Optimisation Study of Investment Decision-Making in Distribution Networks of New Power Systems—Based on a Three-Level Decision-Making Model

This paper addresses the scientific needs for investment decision-making in distribution networks against the backdrop of new power systems, constructing a three-tier decision-making system that includes investment scale decision-making, investment structure allocation, and investment project prioritization. Initially, it systematically analyzes the new requirements imposed by the new power systems on distribution networks and establishes an investment index system encompassing four dimensions: “capacity, self-healing, interaction, and efficiency”. Next, the Pearson correlation coefficient is employed to screen key influencing factors, and in conjunction with the grey MG(1,1) model and the support vector machine algorithm, precise forecasting of the investment scale is achieved.
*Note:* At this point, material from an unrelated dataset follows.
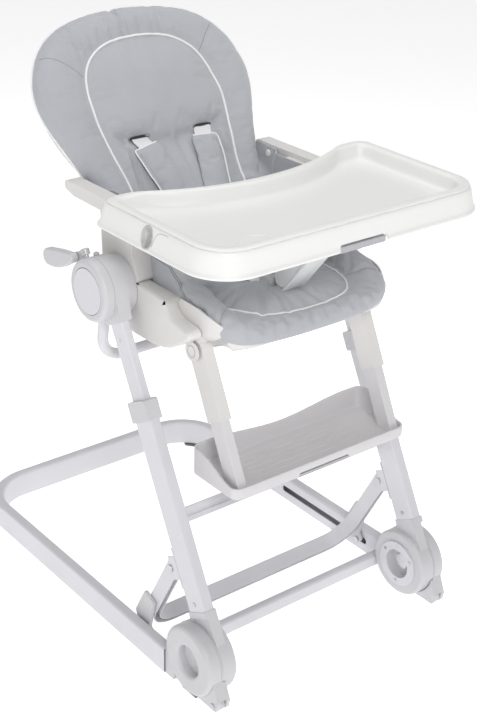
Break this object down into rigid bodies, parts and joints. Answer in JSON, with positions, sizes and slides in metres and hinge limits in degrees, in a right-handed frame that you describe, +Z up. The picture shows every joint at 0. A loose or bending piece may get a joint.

Furthermore, distribution network projects are categorized into ten classes, and an investment direction decision-making model is constructed to determine the investment scale for each attribute. Then, for the shortcomings of the traditional project comparison method, the investment project decision-making model is established with the attribute investment amount as the constraint and the maximisation of project benefits under the attribute as the goal. Finally, the effectiveness of the decision-making system is verified by taking the Lishui distribution network as a case study. The results show that the system keeps the investment scale prediction error within 5.9%, the city’s total investment deviation within 0.3%, and the projects are synergistically optimized to provide quantitative support for distribution network investment decision-making in the context of a new type of electric power system, and to achieve precise regulation.